The -S option of BSD tset no longer works; it prints an error message
to stderr and dies. The -s option only sets TERM, not TERMCAP. Both
these changes are because the TERMCAP variable is no longer supported
under terminfo-based ncurses, which makes tset -S useless (we made it
die noisily rather than silently induce lossage).
There was an undocumented 4.4BSD feature that invoking tset via a link
named `TSET` (or via any other name beginning with an upper-case let‐
ter) set the terminal to use upper-case only. This feature has been
omitted.
The -A, -E, -h, -u and -v options were deleted from the tset utility in
4.4BSD. None of them were documented in 4.3BSD and all are of limited
utility at best. The -a, -d, and -p options are similarly not docu‐
mented or useful, but were retained as they appear to be in widespread
use. It is strongly recommended that any usage of these three options
be changed to use the -m option instead. The -n option remains, but
has no effect. The -adnp options are therefore omitted from the usage
summary above.
It is still permissible to specify the -e, -i, and -k options without
arguments, although it is strongly recommended that such usage be fixed
to explicitly specify the character.
As of 4.4BSD, executing tset as reset no longer implies the -Q option.
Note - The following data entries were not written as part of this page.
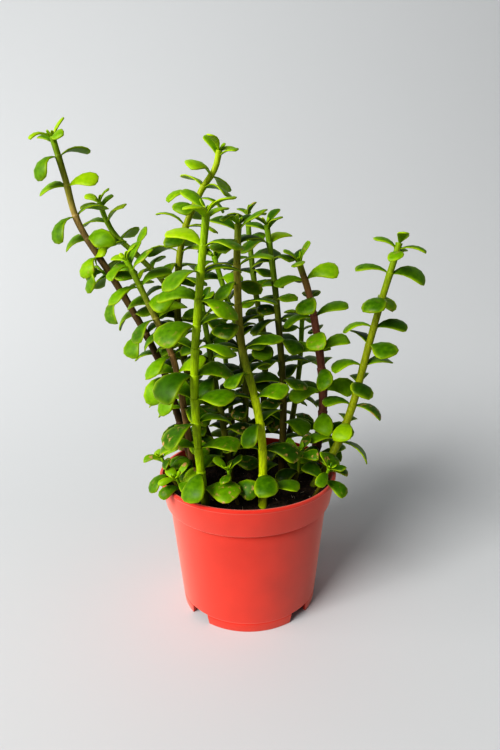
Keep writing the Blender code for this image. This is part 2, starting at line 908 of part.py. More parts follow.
def pair_of_leaves(place, axis, radius, turn, stem, below_tip, draw):
    """Two opposite leaves at a node: young ones stand up, old ones arch out and down."""
    youth = max(0.0, 1.0 - below_tip / FULL_LEAF_BELOW_TIP)
    across = Vector((1, 0, 0)) - axis * axis.x
    across.normalize()
    leaves = []
    for half in (0, 180):
        angle = math.radians(turn + half + draw.uniform(-ANY_TURN, ANY_TURN))
        outward = Matrix.Rotation(angle, 3, axis) @ across
        grown = stem["leaf"] * (TIP_LEAF_SHARE + (1 - TIP_LEAF_SHARE) * (1 - youth))
        root = place + outward * ROOT_SUNK_TO * radius
        leaves.append(make_leaf(root, axis, outward, grown, stem, youth, draw))
    return leaves


def shoot_trace(parent, length):
    """A side shoot's curve: out along a leaf's direction, then up along the stem's."""
    out, up = parent["outward"], parent["axis"]
    start = parent["root"]
    middle = start + (SHOOT_LOW[0] * out + SHOOT_LOW[1] * up) * length / 2
    end = middle + (SHOOT_HIGH[0] * out + SHOOT_HIGH[1] * up) * length / 2
    return smooth_trace([start, middle, end])


def plan_stem(name, stem, collection):
    """The stem's tubes, all laid before any leaf, and where its leaves will stand."""
    draw = random.Random(stem["seed"])
    first = foot_of(stem)
    trace = smooth_trace([first, *(Vector(place) for place in stem["route"])])
    lengths = lengths_along(trace)
    nodes = pair_nodes(stem, trace, lengths)
    girth = stem["girth"]
    rings = [distance for distance, _ in nodes[: -len(TIP_GAPS)]]
    tubes = [stem_tube(name, trace, lengths, rings, girth, collection)]
    leaves = []
    for index, (distance, turn) in enumerate(nodes):
        place, axis = point_along(trace, lengths, distance)
        radius = 0.5 * (girth[0] + (girth[1] - girth[0]) * distance / lengths[-1])
        below_tip = lengths[-1] - distance
        pair = pair_of_leaves(place, axis, radius, turn, stem, below_tip, draw)
        leaves.extend(pair)
        for shoot_index, side, length in stem["shoots"]:
            if shoot_index == index:
                tube, more = plan_shoot(name, pair[side], length, stem, draw, collection)
                tubes.append(tube)
                leaves.extend(more)
    return tubes, leaves


def plan_shoot(name, parent, length, stem, draw, collection):
    """A thin side shoot out of a leaf's corner, with two pairs of leaves."""
    trace = shoot_trace(parent, length)
    lengths = lengths_along(trace)
    nodes = [lengths[-1] * share for share in SHOOT_PAIRS]
    tube = stem_tube(name + ".shoot", trace, lengths, nodes[:1], SHOOT_GIRTH, collection)
    radius = 0.5 * SHOOT_GIRTH[1]
    leaves = []
    for index, distance in enumerate(nodes):
        place, axis = point_along(trace, lengths, distance)
        turn = SHOOT_TURN + 90 * index + draw.uniform(-ANY_TURN, ANY_TURN)
        leaves.extend(pair_of_leaves(place, axis, radius, turn, stem, SHOOT_AGES[index], draw))
    return tube, leaves


def grow_stem(name, tubes, leaves, neighbours, parts):
    """Fuses a stem, its shoots and the leaves that found room into one body."""
    pieces = new_collection(name + " pieces")
    for tube in tubes[1:]:
        for collection in list(tube.users_collection):
            collection.objects.unlink(tube)
        pieces.objects.link(tube)
    for leaf in leaves:
        settled = settle(leaf, neighbours, {name})
        if settled:
            blade = mesh_object("leaf", *blade_mesh(settled), pieces)
            turn_outwards(blade)
    body = tubes[0]
    union = body.modifiers.new("grown together", "BOOLEAN")
    union.operation = "UNION"
    union.operand_type = "COLLECTION"
    union.solver = "MANIFOLD"
    union.collection = pieces
    made = to_mesh(body)
    made.name = name
    remove_collection(pieces)
    keep_main_body(made)
    return made


def keep_main_body(obj):
    """Fills the hollows that the fusing sealed, and drops what it left loose."""
    shape = bmesh.new()
    shape.from_mesh(obj.data)
    unseen = set(shape.verts)
    bodies = []
    while unseen:
        body = []
        front = [unseen.pop()]
        while front:
            vertex = front.pop()
            body.append(vertex)
            for edge in vertex.link_edges:
                other = edge.other_vert(vertex)
                if other in unseen:
                    unseen.remove(other)
                    front.append(other)
        bodies.append(body)
    bodies.sort(key=len)
    for body in bodies[:-1]:
        bmesh.ops.delete(shape, geom=body, context="VERTS")
    shape.to_mesh(obj.data)
    shape.free()


def turn_outwards(obj):
    shape = bmesh.new()
    shape.from_mesh(obj.data)
    bmesh.ops.recalc_face_normals(shape, faces=shape.faces)
    shape.to_mesh(obj.data)
    shape.free()


def make_plant(parts, pot, soil):
    neighbours = Neighbours()
    neighbours.add_object(pot, "pot")
    neighbours.add_object(soil, "soil")
    plans = {name: plan_stem(name, stem, parts) for name, stem in STEMS.items()}
    for name, (tubes, _) in plans.items():
        for tube in tubes:
            neighbours.add_object(tube, name)
    return [grow_stem(name, *plan, neighbours, parts) for name, plan in plans.items()]


def finish(obj, look, sharp):
    obj.data.materials.clear()
    obj.data.materials.append(look)
    obj.data.shade_smooth()
    obj.data.set_sharp_from_angle(angle=math.radians(sharp))


def centre_on_footprint(parts):
    """Moves the whole object so that the middle of its footprint is at the origin."""
    places = [obj.matrix_world @ v.co for obj in parts.objects for v in obj.data.vertices]
    middle = [(min(p[i] for p in places) + max(p[i] for p in places)) / 2 for i in (0, 1)]
    shift = Matrix.Translation((-middle[0], -middle[1], 0.0))
    for obj in parts.objects:
        obj.data.transform(shift @ obj.matrix_world)
        obj.matrix_world = Matrix.Identity(4)


def main():
    clear_scene()
    parts = new_collection("potted elephant bush")
    pot = make_pot(parts)
    soil = make_soil(parts)
    stems = make_plant(parts, pot, soil)
    finish(pot, material("coral plastic", POT_COLOUR, 0.45), 30)
    finish(soil, material("peat", SOIL_COLOUR, 0.95), 60)
    for stem in stems:
        finish(stem, material(stem.name + " green", PLANT_COLOUR, 0.4), 40)
    centre_on_footprint(parts)


main()
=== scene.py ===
# Potted elephant bush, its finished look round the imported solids.
# Metres, +Z up. The plant's front faces -Y, and daylight comes from its upper left.
import math
import random
from functools import partial
from itertools import accumulate

import bmesh
import bpy
from mathutils import Matrix, Vector, noise
from mathutils.bvhtree import BVHTree


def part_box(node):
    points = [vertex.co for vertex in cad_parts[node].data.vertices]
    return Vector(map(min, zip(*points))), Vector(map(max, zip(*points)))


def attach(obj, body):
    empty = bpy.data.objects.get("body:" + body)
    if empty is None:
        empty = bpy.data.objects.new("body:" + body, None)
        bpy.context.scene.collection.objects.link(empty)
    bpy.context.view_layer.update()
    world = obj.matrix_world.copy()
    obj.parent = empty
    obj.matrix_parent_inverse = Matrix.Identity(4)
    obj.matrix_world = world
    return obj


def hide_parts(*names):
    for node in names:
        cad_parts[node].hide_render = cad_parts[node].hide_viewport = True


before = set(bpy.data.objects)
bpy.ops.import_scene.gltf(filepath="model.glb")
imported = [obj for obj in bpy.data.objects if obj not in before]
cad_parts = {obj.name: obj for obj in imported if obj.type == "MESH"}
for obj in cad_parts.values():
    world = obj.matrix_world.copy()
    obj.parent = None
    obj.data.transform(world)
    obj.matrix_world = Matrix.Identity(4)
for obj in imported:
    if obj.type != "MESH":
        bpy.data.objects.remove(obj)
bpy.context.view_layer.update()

scene = bpy.context.scene
scene.view_settings.view_transform = "Standard"
scene.view_settings.look = "High Contrast"  # the photograph's deep shadows and strong colours
mm = 0.001
weldReach = 1e-6  # points closer than this become one
noiseSpan = {"From Min": 0.3, "From Max": 0.7}  # where most of a noise pattern lies

potLow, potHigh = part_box("pot")
# the plant is laid out round the pot's axis
potAxis = Vector(((potLow[0] + potHigh[0]) / 2, (potLow[1] + potHigh[1]) / 2, 0.0))
print("frame loaded, pot axis at", [round(value, 4) for value in potAxis])


# Shared helpers


def linear(hexColour):  # an sRGB hex colour as the linear colour that shaders use
    parts = [int(hexColour[i : i + 2], 16) / 255 for i in (1, 3, 5)]
    return (*(p / 12.92 if p <= 0.04045 else ((p + 0.055) / 1.055) ** 2.4 for p in parts), 1.0)


def addNode(tree, kind, inputs=None, **settings):  # one node with its settings, values and links
    node = tree.nodes.new(kind if "Node" in kind else "ShaderNode" + kind)
    for name, value in settings.items():
        setattr(node, name, value)
    for key, value in (inputs or {}).items():
        if isinstance(value, bpy.types.Node):
            value = next(output for output in value.outputs if output.enabled)
        if isinstance(value, bpy.types.NodeSocket):
            tree.links.new(value, node.inputs[key])
        else:
            node.inputs[key].default_value = value
    return node


def newMaterial(name, patterns):  # empty but for its noise patterns: (size, detail, stretch if any)
    made = bpy.data.materials.new(name)
    made.use_nodes = True
    made.node_tree.nodes.clear()
    add, drawn = partial(addNode, made.node_tree), {}
    for label, (size, detail, *stretch) in patterns.items():
        place = add("TexCoord").outputs["Object"]
        if stretch:
            place = add("Mapping", {"Vector": place, "Scale": stretch[0]})
        drawn[label] = add("TexNoise", {"Vector": place, "Scale": 1 / size, "Detail": detail})
    return made, add, drawn


def endMaterial(made, inputs):
    shader = addNode(made.node_tree, "BsdfPrincipled", inputs)
    addNode(made.node_tree, "OutputMaterial", {"Surface": shader})
    return made


def shadedMaterial(name, look):  # shades and wear over its first pattern, relief from its second
    made, add, drawn = newMaterial(name, look["patterns"])
    first, *others = drawn.values()
    inputs = {"Base Color": add("ValToRGB", {"Fac": first}), **look["shader"]}
    setRamp(inputs["Base Color"], look["shades"])
    if "wear" in look:
        inputs["Roughness"] = add("MapRange", {"Value": first, **noiseSpan, **look["wear"]})
    if others:
        inputs["Normal"] = add("Bump", {"Height": others[0], **look["bump"]})
    return endMaterial(made, inputs)


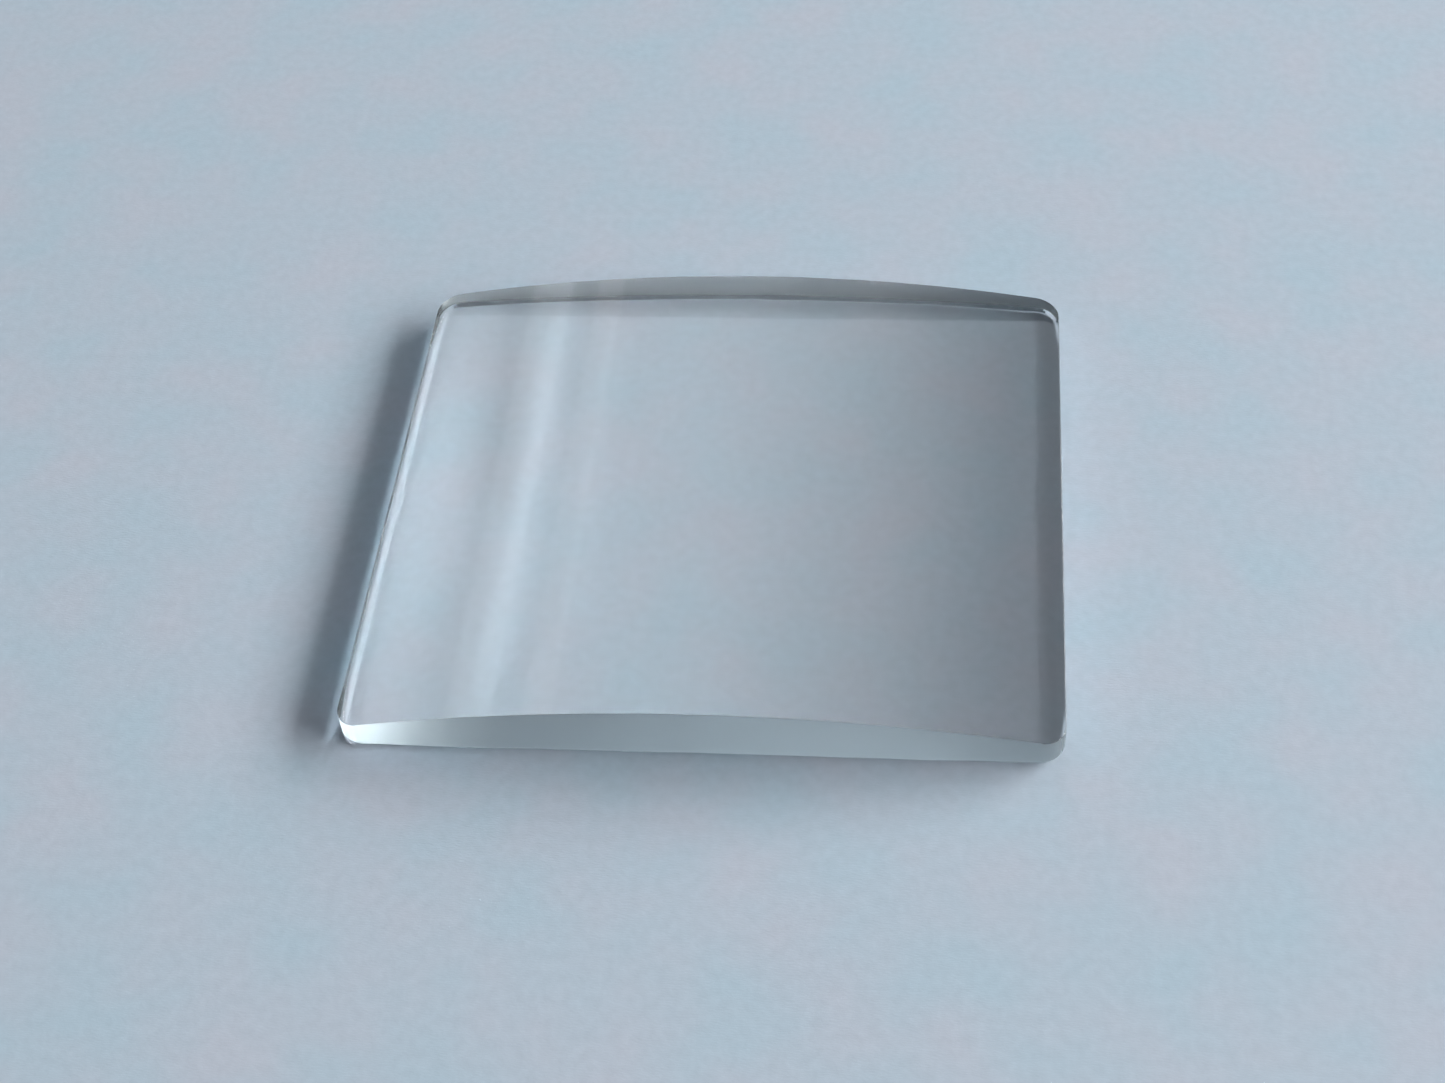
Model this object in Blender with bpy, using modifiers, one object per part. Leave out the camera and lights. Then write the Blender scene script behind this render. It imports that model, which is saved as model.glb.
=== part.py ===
"""Rectangular wristwatch crystal: one piece of clear mineral glass, flat underneath and curved on top.

The top is part of a cylinder, so the glass is thickest along the middle and arches from its left
edge to its right edge. The underside and all four side walls are flat. Metres, +Z up. The origin
is the middle of the underside, +X runs across the arch, +Y runs along it.
"""

import math

import bmesh
import bpy
from mathutils import Matrix

# Driving dimensions, in metres.
WIDTH = 0.0300
LENGTH = 0.0270
EDGE_THICKNESS = 0.00125
CENTRE_THICKNESS = 0.00270
CORNER_RADIUS = 0.0011
UPPER_ARRIS = 0.00010
LOWER_ARRIS = 0.00020

# How finely the round stretches are divided.
CORNER_SEGMENTS = 8
DOME_SEGMENTS = 1440
ARRIS_SEGMENTS = 2

# A Boolean cutter reaches past the glass by this much, so that no faces coincide.
CUT_MARGIN = 0.002
# Points of the blank nearer than this are one point.
WELD_DISTANCE = 1e-7
# Walls meet the top and the underside at about a right angle, and the other edges are far flatter.
SHARP_ANGLE = math.radians(50)
SMOOTH_ANGLE = math.radians(25)

GLASS_COLOUR = (0.93, 0.97, 0.96, 1.0)
GLASS_IOR = 1.52


def clear_scene():
    """Removes whatever objects the open scene holds."""
    for item in list(bpy.data.objects):
        bpy.data.objects.remove(item, do_unlink=True)


def new_collection(name):
    """Adds an empty collection to the scene."""
    collection = bpy.data.collections.new(name)
    bpy.context.scene.collection.children.link(collection)
    return collection


def dome_radius():
    """Radius of the arch that rises from the edge thickness to the centre thickness."""
    rise = CENTRE_THICKNESS - EDGE_THICKNESS
    half = WIDTH / 2
    return (half * half + rise * rise) / (2 * rise)


def rounded_rectangle(width, length, radius):
    """Corner points of a rectangle with round corners, anticlockwise."""
    points = []
    for quarter in range(4):
        side_x = 1 if quarter in (0, 3) else -1
        side_y = 1 if quarter in (0, 1) else -1
        centre_x = side_x * (width / 2 - radius)
        centre_y = side_y * (length / 2 - radius)
        for step in range(CORNER_SEGMENTS + 1):
            angle = math.radians(90) * (quarter + step / CORNER_SEGMENTS)
            points.append((centre_x + radius * math.cos(angle), centre_y + radius * math.sin(angle)))
    return points


def glass_blank(height):
    """A flat plate with the crystal's outline, from its underside at z = 0 up to the given height."""
    curve = bpy.data.curves.new("blank_outline", "CURVE")
    curve.dimensions = "2D"
    curve.fill_mode = "BOTH"
    curve.extrude = height / 2
    outline = rounded_rectangle(WIDTH, LENGTH, CORNER_RADIUS)
    spline = curve.splines.new("POLY")
    spline.points.add(len(outline) - 1)
    for point, (x, y) in zip(spline.points, outline):
        point.co = (x, y, 0, 1)
    spline.use_cyclic_u = True

    drawing = bpy.data.objects.new("blank_outline", curve)
    bpy.context.scene.collection.objects.link(drawing)
    bpy.context.view_layer.update()
    depsgraph = bpy.context.evaluated_depsgraph_get()
    mesh = bpy.data.meshes.new_from_object(drawing.evaluated_get(depsgraph))
    bpy.data.objects.remove(drawing, do_unlink=True)
    bpy.data.curves.remove(curve)

    plate = bmesh.new()
    plate.from_mesh(mesh)
    bmesh.ops.remove_doubles(plate, verts=plate.verts, dist=WELD_DISTANCE)
    bmesh.ops.translate(plate, vec=(0, 0, height / 2), verts=plate.verts)
    bmesh.ops.recalc_face_normals(plate, faces=plate.faces)
    plate.to_mesh(mesh)
    plate.free()
    return mesh


def dome_cutter(collection):
    """The cylinder, lying along Y, whose upper side is the crystal's curved top."""
    radius = dome_radius()
    mesh = bpy.data.meshes.new("dome_cylinder")
    lying = Matrix.Rotation(math.radians(90), 4, "X")
    cylinder = bmesh.new()
    bmesh.ops.create_cone(
        cylinder,
        cap_ends=True,
        segments=DOME_SEGMENTS,
        radius1=radius,
        radius2=radius,
        depth=LENGTH + 2 * CUT_MARGIN,
        matrix=lying,
    )
    cylinder.to_mesh(mesh)
    cylinder.free()
    cutter = bpy.data.objects.new("dome_cylinder", mesh)
    cutter.location = (0, 0, CENTRE_THICKNESS - radius)
    cutter.hide_render = True
    cutter.display_type = "WIRE"
    collection.objects.link(cutter)
    return cutter


def glass_material():
    """Clear polished glass."""
    material = bpy.data.materials.new("clear_glass")
    material.use_nodes = True
    shader = material.node_tree.nodes["Principled BSDF"]
    shader.inputs["Base Color"].default_value = GLASS_COLOUR
    shader.inputs["Roughness"].default_value = 0.02
    shader.inputs["Metallic"].default_value = 0.0
    shader.inputs["IOR"].default_value = GLASS_IOR
    shader.inputs["Transmission Weight"].default_value = 1.0
    return material


def mark_arrises(mesh):
    """Weights the rims that get a polished bevel: the lower rim for one width, the upper for another."""
    mesh.attributes.new("bevel_weight_edge", "FLOAT", "EDGE")
    shape = bmesh.new()
    shape.from_mesh(mesh)
    layer = shape.edges.layers.float["bevel_weight_edge"]
    widest = max(UPPER_ARRIS, LOWER_ARRIS)
    for edge in shape.edges:
        if len(edge.link_faces) != 2 or edge.calc_face_angle() < SHARP_ANGLE:
            continue
        highest = max(vertex.co.z for vertex in edge.verts)
        width = LOWER_ARRIS if highest < EDGE_THICKNESS / 2 else UPPER_ARRIS
        edge[layer] = width / widest
    shape.to_mesh(mesh)
    shape.free()


def domed_plate(blank, cutter, collection):
    """The blank with its top ground to the cylinder."""
    rough = bpy.data.objects.new("ground_blank", blank)
    collection.objects.link(rough)
    grind = rough.modifiers.new("grind_dome", "BOOLEAN")
    grind.operation = "INTERSECT"
    grind.object = cutter
    bpy.context.view_layer.update()
    depsgraph = bpy.context.evaluated_depsgraph_get()
    mesh = bpy.data.meshes.new_from_object(rough.evaluated_get(depsgraph))
    bpy.data.objects.remove(rough, do_unlink=True)
    return mesh


def build_crystal(parts, cutters):
    """The glass itself."""
    blank = glass_blank(CENTRE_THICKNESS + CUT_MARGIN)
    cutter = dome_cutter(cutters)
    mesh = domed_plate(blank, cutter, cutters)
    mesh.name = "crystal"
    mark_arrises(mesh)
    mesh.materials.clear()
    mesh.materials.append(glass_material())
    mesh.shade_smooth()
    mesh.set_sharp_from_angle(angle=SMOOTH_ANGLE)

    crystal = bpy.data.objects.new("crystal", mesh)
    parts.objects.link(crystal)
    arris = crystal.modifiers.new("polished_arris", "BEVEL")
    arris.limit_method = "WEIGHT"
    arris.offset_type = "OFFSET"
    arris.width = max(UPPER_ARRIS, LOWER_ARRIS)
    arris.segments = ARRIS_SEGMENTS
    arris.use_clamp_overlap = False


clear_scene()
watch_crystal = new_collection("watch_crystal")
cutting_shapes = new_collection("cutting_shapes")
build_crystal(watch_crystal, cutting_shapes)
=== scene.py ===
"""A rectangular wristwatch crystal lying on pale paper in soft window light.

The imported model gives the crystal's outer box. This script builds a finer glass of that size in its
place, with a true curved top, ground walls and small hand-worked bevels, then adds the paper, the
lights and the camera. Metres, +Z up. The underside is at z = 0, +X runs across the arch, +Y along it.
"""

import math

import bmesh
import bpy
from mathutils import Matrix, Vector, noise


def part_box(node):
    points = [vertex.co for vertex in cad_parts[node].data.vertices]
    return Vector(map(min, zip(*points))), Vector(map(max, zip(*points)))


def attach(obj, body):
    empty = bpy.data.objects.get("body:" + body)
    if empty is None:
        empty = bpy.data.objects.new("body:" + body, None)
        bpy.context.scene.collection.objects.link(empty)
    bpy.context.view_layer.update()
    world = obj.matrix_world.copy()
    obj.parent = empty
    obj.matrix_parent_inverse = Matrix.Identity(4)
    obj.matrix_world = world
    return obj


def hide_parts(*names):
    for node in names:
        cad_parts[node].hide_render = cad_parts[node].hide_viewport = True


MM = 0.001

# The glass. Its width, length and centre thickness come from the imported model. A corner's curve and a
# side's straight are divided into so many steps, and the dome into strips of the given width.
EDGE_THICKNESS = 1.25 * MM
CORNER_RADIUS = 1.1 * MM
CORNER_STEPS = 24
SIDE_STEPS = 40
DOME_STRIP = 0.11 * MM

# The rounded bevels along the rims, and how much the lower one's width wanders along the way.
LOWER_END_ARRIS = 0.30 * MM
LOWER_SIDE_ARRIS = 0.03 * MM
UPPER_ARRIS = 0.03 * MM
ARRIS_TAPER = 2 * MM
ARRIS_STEPS = 4
ARRIS_WANDER = 0.25
ARRIS_WANDER_LENGTH = 3 * MM

# The absorption colour and density give the glass its faint blue-green depth. The density is per metre.
GLASS_IOR = 1.52
ABSORPTION_COLOUR = (0.79, 0.83, 0.84)
ABSORPTION_DENSITY = 45.0

# The least and greatest roughness of the polish, and the mean roughness of each kind of ground wall.
POLISHED = (0.04, 0.07)
GROUND_ENDS = 0.48
GROUND_SIDES = 0.03
GROUND_PATCHES = (0.9, 1.1)
# A ground wall scatters a little light, so it is less clear than the polish and takes on more colour.
GROUND_CLEAR = 0.92
GROUND_COLOUR = (0.88, 0.96, 1.0)
# How large the patches and grains of each finish are, how deep its relief is, and how far the grain is
# drawn out along each axis.
FINISH_PATCH = 2 * MM
FINISH_DETAIL = 3.0
GRAIN_DETAIL = 2.0
POLISH_GRAIN = 4 * MM
POLISH_RELIEF = 0.00015 * MM
GRIND_GRAIN = 0.03 * MM
GRIND_RELIEF = 0.0002 * MM
GRIND_STRETCH = (6, 6, 1)
# Noise mostly lies between these two values, which become the ends of whatever range it drives.
NOISE_RANGE = (0.3, 0.7)
# Upright faces are ground. So are the bevels, which lean, except where they turn the corners. These are
# the sizes of the upward and the lesser sideways part of a face's normal.
WALL_LEAN = 0.3
WALL_STEEPNESS = 0.9
CORNER_TURN = 0.2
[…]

Also, the interaction between the - option and the terminal argument in
some historic implementations of tset has been removed.
ENVIRONMENT
The tset command uses these environment variables:
SHELL
tells tset whether to initialize TERM using sh or csh syntax.
TERM Denotes your terminal type. Each terminal type is distinct,
though many are similar.
TERMCAP
may denote the location of a termcap database. If it is not an
absolute pathname, e.g., begins with a `/', tset removes the vari‐
able from the environment before looking for the terminal descrip‐
tion.
FILES
/etc/ttys
system port name to terminal type mapping database (BSD versions
only).
/usr/share/terminfo
terminal capability database
SEE ALSOcsh(1), sh(1), stty(1), curs_terminfo(3X), tty(4), terminfo(5),
ttys(5), environ(7)
This describes ncurses version 5.9 (patch 20130218).